A Portuguese frigate captured 19 Somali pirates after foiling an attack on an oil tanker but released them all, North Atlantic Treaty Organisation officials said Saturday.

Commander Chris Davis, from the control centre for the NATO mission protecting merchant ships off Somalia, said the frigate Corte Real launched a helicopter Friday after being informed of an attack on the tanker, the Bahamas-flagged Kition.

The helicopter pursued the pirates back to their mother ship, a fishing boat which was later boarded and weapons including grenade-launchers and explosives were seized, Davis said.

However a Portuguese officer with the NATO force in the Gulf of Aden, Santos Ferreira, told TSF radio that the 19 pirates captured had been released "after contact was made with Somali national authorities."
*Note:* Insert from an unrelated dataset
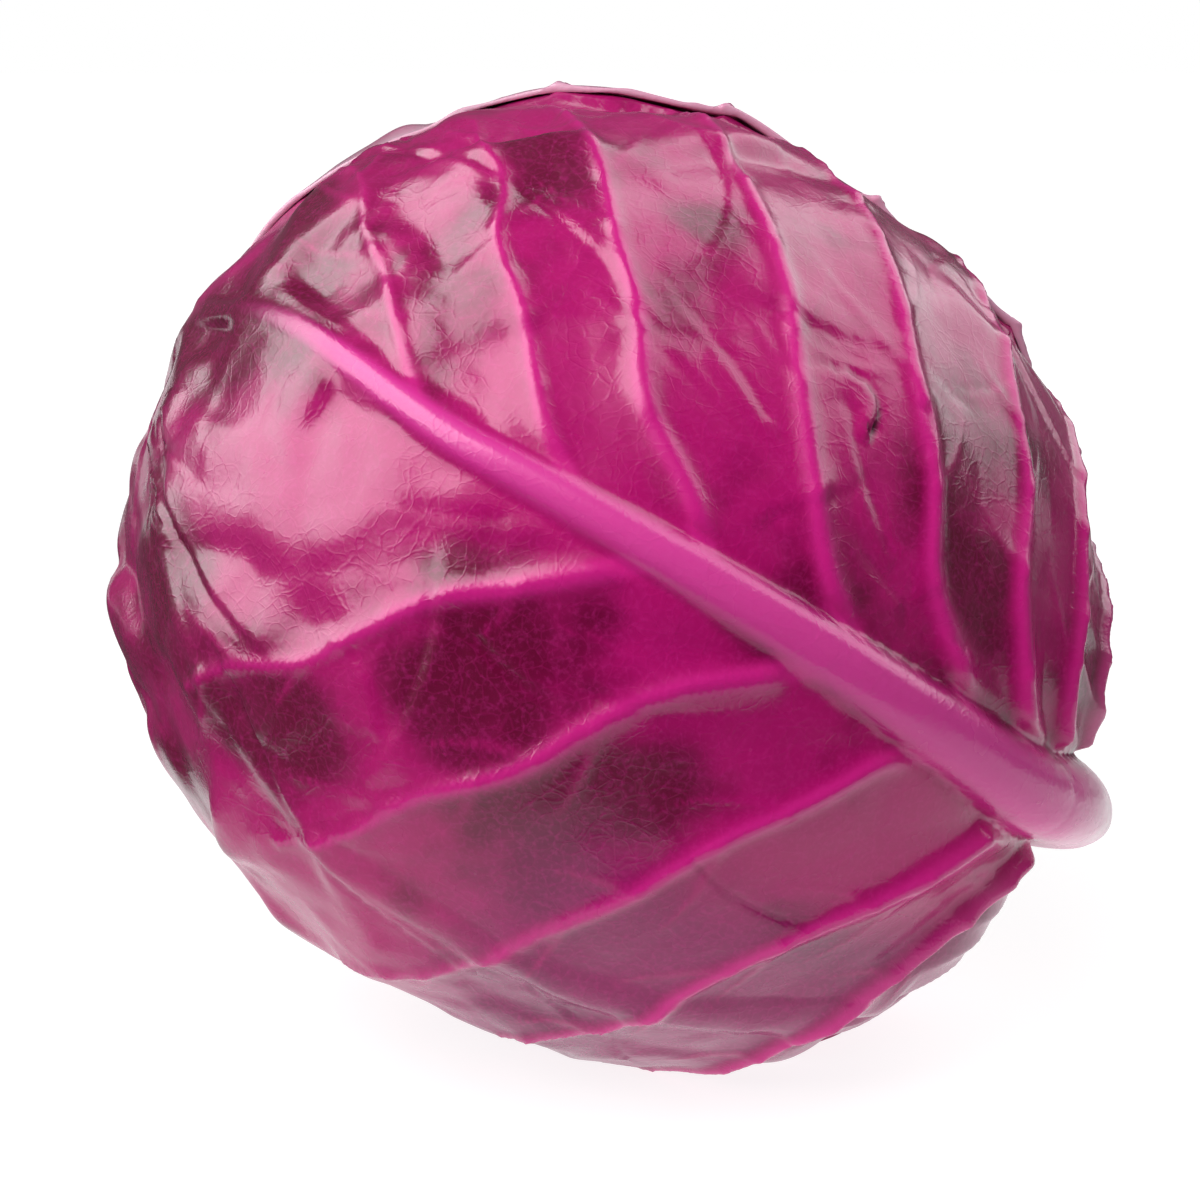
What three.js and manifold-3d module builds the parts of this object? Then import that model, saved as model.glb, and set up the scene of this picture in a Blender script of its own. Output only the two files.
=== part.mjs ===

Davis said in another incident on Thursday a Turkish vessel, the Christina A, was attacked by pirates in two boats off the Kenyan port of Mombasa, but managed to shake them off by increasing speed to 20 knots.

Somali pirates said Saturday they had captured two ships over the past few hours, including a Ukrainian vessel that was headed to Iran.

The Kenyan-based East African Seafarers Assistance Programme for its part said pirates had hijacked a British-owned bulk carrier in the Indian Ocean, 250 nautical miles southwest of the Seychelles.